Pois se há um tema instigante para a reflexão, ele nos vem da palavra “porta”, que tem vários sentidos, como entrar, sair, fechar, prender, abrir, libertar, etc. No Livro do Apocalipse o anjo diz que há uma porta, referente ao poder de Deus, que fechada ninguém abre, e aberta ninguém fecha. Jesus também se apresenta como aquele que é “a porta”. A esse respeito, há quase cem anos o vetusto Vicente Celestino cantava “Porta Aberta”, quase se arrebentando o peito de tanto gritar.
Há um sinal negativo incrustado nas portas fechadas. Mas também se cria uma ilação de segurança e proteção. É impossível negar, no decorrer do raciocínio filosófico, que a porta gera uma idéia de união e de separação. Sobre uma suposta porta, que deveria ser fechada por causa da vergonha da escravidão, Castro Alves bradou: “Andrada! Arranca esse pendão dos ares! Colombo! Fecha a porta de teus mares!”.

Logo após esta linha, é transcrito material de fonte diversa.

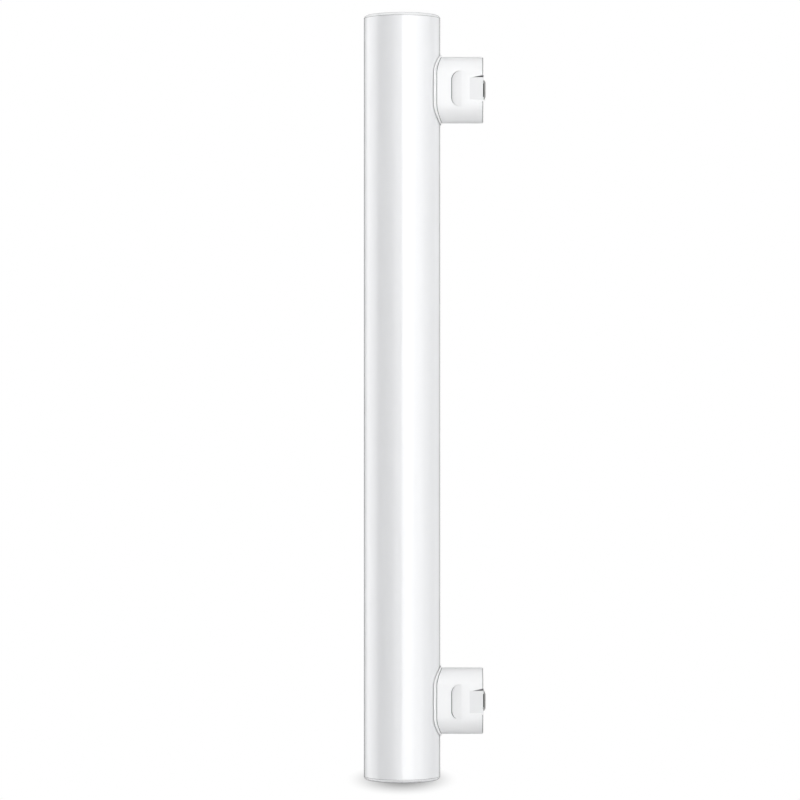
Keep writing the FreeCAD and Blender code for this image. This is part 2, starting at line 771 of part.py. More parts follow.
def make_resistor():
    """Fusible resistor that lies along the board on its two wires."""
    body = start_body("fusible_resistor")
    profile = start_sketch(body, "XZ_Plane", "profile")
    radius = "size.resistor_diameter / 2"
    waist = "size.resistor_waist / 2"
    half = "(size.resistor_length / 2)"
    shoulder = f"({half} - size.resistor_shoulder)"
    steps = [
        ("0", f"-{half}"),
        (radius, f"-{half}"),
        (radius, f"-{shoulder}"),
        (waist, f"-{shoulder}"),
        (waist, shoulder),
        (radius, shoulder),
        (radius, half),
        ("0", half),
    ]
    draw(profile, steps)
    revolve(body, "case", profile)
    wire = add_wire_leg(body, "wire", "0", f"({radius})", half)
    mirror(body, "other_wire", [wire], "XY_Plane")
    return place(body, row_height("resistor"), across=f"{DRIVER_TOP} + {radius}")


def make_capacitor():
    """Round smoothing capacitor lying on the board, crimped near its wired end."""
    body = start_body("smoothing_capacitor")
    profile = start_sketch(body, "XZ_Plane", "profile")
    radius = "(size.capacitor_diameter / 2)"
    half = "(size.capacitor_length / 2)"
    crimp_high = f"({half} - size.crimp_margin)"
    crimp_low = f"({crimp_high} - size.crimp_width)"
    steps = [
        ("0", f"-{half}"),
        (radius, f"-{half}"),
        (radius, crimp_low),
        ("size.crimp_diameter / 2", f"({crimp_low} + {crimp_high}) / 2"),
        (radius, crimp_high),
        (radius, half),
        ("0", half),
    ]
    draw(profile, steps)
    revolve(body, "can", profile)
    wire = add_wire_leg(body, "wire", f"{radius} / 2", radius, half)
    mirror(body, "other_wire", [wire], "XZ_Plane")
    height = f"{row_height('capacitor')} - size.wire_reach / 2"
    return place(body, height, across=f"{DRIVER_TOP} + {radius}")


def make_varistor():
    """Coated surge disc that lies flat on the board, with bevelled rims."""
    body = start_body("surge_varistor")
    disc = start_sketch(body, "YZ_Plane", "disc")
    draw_circle(disc, "size.varistor_diameter / 2")
    solid = extrude(body, "disc", disc, "size.varistor_thickness")
    rims = edges_where(solid, lambda edge: len(edge.Vertexes) == 1)
    chamfer(body, "rims", solid, rims, "size.varistor_chamfer")
    return place(body, row_height("varistor"), across=DRIVER_TOP)


def make_boards():
    """Light board with its tape, and driver board with its insulating sheet."""
    light_high = f"{BOARD_START} + {BOARD_LENGTH}"
    driver_low = f"{DRIVER_HEIGHT} - {DRIVER_LENGTH} / 2"
    driver_high = f"{DRIVER_HEIGHT} + {DRIVER_LENGTH} / 2"
    sheet_half = f"({RAIL_HALF} - size.rail_thickness - size.sheet_side_gap)"
    sheet_low = f"{driver_low} - size.sheet_overhang"
    sheet_high = f"{driver_high} + size.sheet_overhang"
    tape_back = f"{RAIL_NEAR} - size.tape_thickness"
    thin = "size.tape_thickness"
    board = "size.light_board_thickness"
    tape = make_flat("thermal_tape", tape_back, thin, BOARD_HALF, BOARD_START, light_high)
    light = make_flat("light_board", LIGHT_BOARD_FRONT, board, BOARD_HALF, BOARD_START, light_high)
    sheet = make_flat(
        "insulating_sheet", RAIL_SEAT, "size.sheet_thickness", sheet_half, sheet_low, sheet_high
    )
    driver = make_flat(
        "driver_board", DRIVER_BACK, "size.driver_thickness", DRIVER_HALF, driver_low, driver_high
    )
    for film in (tape, sheet):
        cut_pin_window(film)
    for laminate in (light, driver):
        cut_pin_holes(laminate)
    return [tape, light, sheet, driver]


def make_lamp():
    """All pieces of the lamp, each under its own label."""
    pieces = [
        make_tube(),
        make_end_cap("bottom_end_cap", "0", False),
        make_end_cap("top_end_cap", "size.overall_length", True),
    ]
    for name, height, turned in (("upper", UPPER_BLOCK_HEIGHT, False), ("lower", LOWER_BLOCK_HEIGHT, True)):
        pieces.append(make_socket_block(f"{name}_socket_block", height, turned))
        pieces.append(make_contact(f"{name}_contact", height, turned))
        pieces.append(make_lead(f"{name}_lead", height, turned))
    pieces.append(make_rail())
    pieces.extend(make_boards())
    pieces.append(make_light_sources())
    pieces.append(make_link_pins())
    pieces.append(make_chip("bridge_rectifier", "bridge", 2))
    pieces.append(make_chip("current_regulator", "regulator", 4))
    pieces.append(make_resistor())
    pieces.append(make_capacitor())
    pieces.append(make_varistor())
    return pieces


def check(pieces):
    """Stop if any object failed or any piece has no sound shape."""
    for item in doc.Objects:
        if "Invalid" in item.State or "Error" in item.State:
            raise RuntimeError(f"{item.Name} did not compute: {item.State}")
    for piece in pieces:
        if piece.Shape.isNull() or not piece.Shape.isValid() or not piece.Shape.Solids:
            raise RuntimeError(f"{piece.Label} has no sound solid")


pieces = make_lamp()
doc.recompute()
check(pieces)
os.makedirs("parts", exist_ok=True)
for piece in pieces:
    piece.Shape.exportStep(os.path.join("parts", f"{piece.Label}.step"))
    print(f"{piece.Label}: {len(piece.Shape.Solids)} solid, {piece.Shape.Volume:.1f} mm3")
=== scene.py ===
"""Looks of a tubular lamp: opal tube, push-in caps, two socket blocks and the studio around them.

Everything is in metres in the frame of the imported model. The tube stands on the origin along
+Z, the socket blocks point along +X, and the camera looks along +Y.
"""

import logging
import math
from contextlib import contextmanager
from dataclasses import dataclass, field
from enum import Enum, IntEnum
from functools import partial
from typing import Callable, Iterator

import bmesh
import bpy
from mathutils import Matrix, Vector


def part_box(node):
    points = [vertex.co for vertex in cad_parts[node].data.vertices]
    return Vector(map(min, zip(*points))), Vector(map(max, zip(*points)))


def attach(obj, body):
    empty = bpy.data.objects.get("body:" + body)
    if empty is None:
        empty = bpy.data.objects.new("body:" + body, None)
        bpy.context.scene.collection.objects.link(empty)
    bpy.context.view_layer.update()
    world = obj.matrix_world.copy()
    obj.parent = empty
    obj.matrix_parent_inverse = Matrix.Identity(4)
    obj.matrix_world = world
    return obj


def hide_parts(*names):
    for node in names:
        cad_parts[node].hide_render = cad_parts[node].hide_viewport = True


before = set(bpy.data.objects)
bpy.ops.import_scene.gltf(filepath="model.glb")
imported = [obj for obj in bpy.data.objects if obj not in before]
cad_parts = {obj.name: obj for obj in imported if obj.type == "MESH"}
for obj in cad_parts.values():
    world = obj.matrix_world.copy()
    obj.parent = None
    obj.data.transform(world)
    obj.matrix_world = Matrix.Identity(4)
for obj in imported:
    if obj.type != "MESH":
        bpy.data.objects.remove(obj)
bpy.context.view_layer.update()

log = logging.getLogger("lamp")

MM = 0.001
X, Y, Z = range(3)
SIDES = (-1, 1)
WHITE = (1, 1, 1, 1)
BLACK = (0, 0, 0, 1)
MATT_GLOW = {"Specular IOR Level": 0, "Emission Color": WHITE}
BODY = "root"

# Slack in tests of a place, and overlap of cutters that would only touch.
TINY = 0.02 * MM
# Least part of a unit normal along an axis for a face that looks along it.
FACING = 0.9
# Facets round a drum, and the bevel profile that is an arc.
DRUM_SIDES = 256
ARC = 0.5
# Edges flatter than the angle are shaded smooth, and large faces decide how.
SMOOTH_ANGLE = math.radians(30)
LARGE_FACES = 100


class Combine(Enum):
    """How one mesh acts on another."""

    CUT = "DIFFERENCE"
    ADD = "UNION"


class Element(Enum):
    """What a mesh is made of, with the mesh's name for all of them."""

    EDGE = "edges"
    FACE = "faces"


class Facets(IntEnum):
    """Number of facets across a rounding, from a broken edge to the corner of an outline."""

    EDGE = 2
    RIM = 4
    FOLD = 5
    END = 6
    LIP = 8
    RECESS = 12
    OUTLINE = 16


@contextmanager
def editing(obj: bpy.types.Object) -> Iterator[None]:
    """Open a mesh in edit mode with nothing selected, and close it again.

    Args:
        obj: The mesh object to edit.

    Returns:
        An iterator that the with statement steps through.
    """
    activate(obj)
    bpy.ops.object.mode_set(mode="EDIT")
    bpy.ops.mesh.select_all(action="DESELECT")
    yield
    bpy.ops.object.mode_set(mode="OBJECT")


def activate(obj: bpy.types.Object) -> None:
    """Make an object the only selected one.

    Args:
        obj: The object that the next operators act on.
    """
    bpy.ops.object.select_all(action="DESELECT")
    obj.select_set(True)
    bpy.context.view_layer.objects.active = obj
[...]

Antes de entrar no âmago desta crônica, vem-me à idéia que o verbete porta está ligado a vários sentidos, como porta da vida, da morte, do coração, do entendimento. Meu pai tinha medo quando fechavam a porta do avião, com aquele ruído característico da decolagem iminente.
Pois num dia desses, eu fui à Rodoviária de Porto Alegre, levar algumas pessoas que iam viajar. Naquele rebuliço de início de “feriadão” me permiti fazer algumas observações. A mais significativa apontava para um casal se despedindo. Ela ia subir no ônibus e ele ia ficar na estação. Um fato corriqueiro, se não fosse o choro quase convulsivo produzido pelos dois. Ora, se a separação vai doer tanto, por que não ficaram juntos? Tem coisas na vida que não se explica.

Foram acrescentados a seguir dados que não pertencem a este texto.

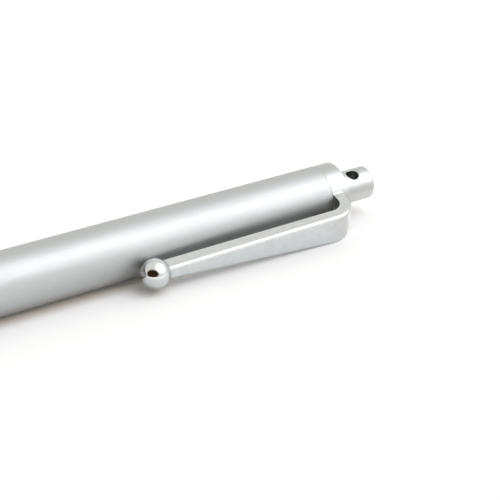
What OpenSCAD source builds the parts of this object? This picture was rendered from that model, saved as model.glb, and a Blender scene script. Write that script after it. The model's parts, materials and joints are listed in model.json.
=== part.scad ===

A moça subiu no veículo e a porta bateu com um estrondo, dando como que um sinal da partida imediata. A batida da porta foi um sinal para os dois. Na plataforma ele abanava; por detrás da janela ela jogava beijos. Pelo movimento labial dava para entender ela dizendo: "eu te amo!".

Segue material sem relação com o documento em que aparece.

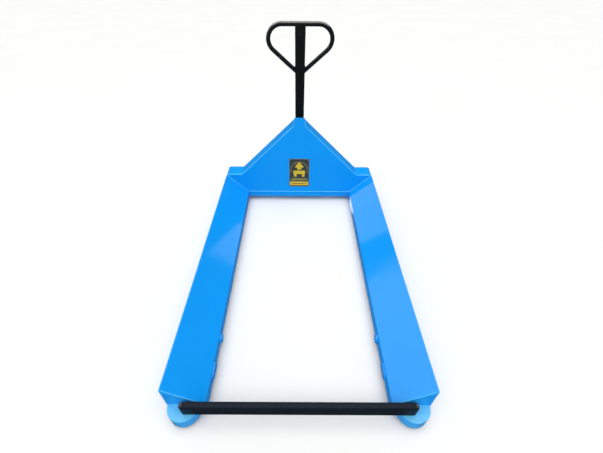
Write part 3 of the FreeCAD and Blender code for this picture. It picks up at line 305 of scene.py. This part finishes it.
SLOT_FINISH = {
    "blue_paint": BLUE,
    "black_paint": BLACK,
    "rod_paint": ROD,
    "pump_casting": IRON,
    "chrome_rod": CHROME,
    "plain_steel": STEEL,
    "wheel_tread": TREAD,
    "cap_plastic": PLASTIC,
    "badge_enamel": PANEL,
}
NODE_FINISH = {
    "crossbar": NAVY,
    "handle_loop": GRIP_BLACK,
    "nose_left": BLUE_TOP_HIGHLIGHT,
    "nose_right": BLUE_TOP_HIGHLIGHT,
}
SHARP_NODES = {"plunger_spring", "handle_loop", "badge_plate", "lift_ram"}
SAME_POINT = 1e-5
SOFT_EDGE = 0.0010
SOFT_ANGLE = math.radians(40)
CREASE_ANGLE = math.radians(32)

for subpart in frame["record"]["subparts"]:
    name = subpart["node"]
    node = nodes[name]
    node.data.materials.clear()
    node.data.materials.append(NODE_FINISH.get(name, SLOT_FINISH[subpart["material_slot"]]))
    weld = node.modifiers.new("weld", "WELD")
    weld.merge_threshold = SAME_POINT
    if name not in SHARP_NODES:
        bevel = node.modifiers.new("soft_edge", "BEVEL")
        bevel.width = SOFT_EDGE
        bevel.segments = 2
        bevel.limit_method = "ANGLE"
        bevel.angle_limit = SOFT_ANGLE
    shading = node.modifiers.new("even_shading", "WEIGHTED_NORMAL")
    shading.keep_sharp = False

# ------------------------------------------------------------------ mesh helpers


def piece(name, bm, finish, body, replaced=()):
    """Make an object of the mesh, give it its finish and let it ride on its body."""
    bmesh.ops.recalc_face_normals(bm, faces=bm.faces)
    mesh = bpy.data.meshes.new(name)
    bm.to_mesh(mesh)
    bm.free()
    mesh.shade_smooth()
    mesh.set_sharp_from_angle(angle=CREASE_ANGLE)
    mesh.materials.append(finish)
    obj = bpy.data.objects.new(name, mesh)
    bpy.context.scene.collection.objects.link(obj)
    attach(obj, body)
    if replaced:
        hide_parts(*replaced)
    return obj


def frame_of(direction):
    """Two unit vectors square to a direction."""
    direction = direction.normalized()
    helper = Z_AXIS if abs(direction.z) < 0.9 else X_AXIS
    first = direction.cross(helper).normalized()
    return first, direction.cross(first).normalized()


def rounded(points, radius, steps=5):
    """A path with each inner corner replaced by an arc of about that radius."""
    path = [points[0]]
    for before, corner, after in zip(points, points[1:], points[2:]):
        into, out = (corner - before), (after - corner)
        half = into.angle(out) / 2
        cut = min(radius * math.tan(half), into.length / 2, out.length / 2)
        start, end = corner - into.normalized() * cut, corner + out.normalized() * cut
        for i in range(steps + 1):
            share = i / steps
            path.append(start.lerp(corner, share).lerp(corner.lerp(end, share), share))
    path.append(points[-1])
    return path


def evenly(points, step):
    """Points along a path at an even spacing."""
    path, left = [points[0].copy()], step
    for a, b in zip(points, points[1:]):
        length = (b - a).length
        while left <= length:
            path.append(a.lerp(b, left / length))
            left += step
        left -= length
    path.append(points[-1].copy())
    return path


def sweep(bm, path, radius, sides=8, ripple=0.0):
    """A round bar along a path; ripple makes every other ring a little thinner."""
    rings = []
    across = frame_of(path[1] - path[0])[0]
    for i, point in enumerate(path):
        ahead = (path[min(i + 1, len(path) - 1)] - path[max(i - 1, 0)]).normalized()
        across = (across - ahead * across.dot(ahead)).normalized()
        other = ahead.cross(across)
        size = radius * (1 - ripple * (i % 2))
        rings.append([bm.verts.new(point + size * (across * math.cos(turn) + other * math.sin(turn)))
                      for turn in (2 * math.pi * k / sides for k in range(sides))])
    for low, high in zip(rings, rings[1:]):
        for k in range(sides):
            bm.faces.new((low[k], low[(k + 1) % sides], high[(k + 1) % sides], high[k]))
    bm.faces.new(rings[0])
    bm.faces.new(rings[-1][::-1])


def lathe(bm, profile, centre, axis, sides=40):
    """Turn a profile of (radius, height) about an axis.

    A profile that keeps off the axis is a closed loop.
    """
    first, second = frame_of(axis)
    axis = axis.normalized()
    closed = all(radius > 0 for radius, height in profile)
    rings = []
    for radius, height in profile:
        spot = centre + axis * height
        if radius == 0:
            rings.append([bm.verts.new(spot)])
            continue
        rings.append([bm.verts.new(spot + radius * (first * math.cos(turn) + second * math.sin(turn)))
                      for turn in (2 * math.pi * k / sides for k in range(sides))])
    for low, high in zip(rings, rings[1:] + (rings[:1] if closed else [])):
        for k in range(sides):
            after = (k + 1) % sides
            corners = (low[k % len(low)], low[after % len(low)],
                       high[after % len(high)], high[k % len(high)])
            bm.faces.new(list(dict.fromkeys(corners)))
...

A porta foi ali uma instância de ruptura. Ele ficou e ela partiu. Havia uma idéia de separação, que me trouxe a lembrança do “la puerta se cerró detrás de ti, y nunca más volviste a aparecer”.
Para não me deixar envolver no negativismo daquela separação, me lembrei do cancioneiro popular que recorda que “pela porta aberta, de um coração descuidado, entrou um amor em hora incerta, que nunca deveria ter entrado...”, ou “de repente a porta se abriu e ela veio correndo para os meus braços, sorrindo...”.
Notaram como a palavra porta faz parte de tantas emoções da nossa vida?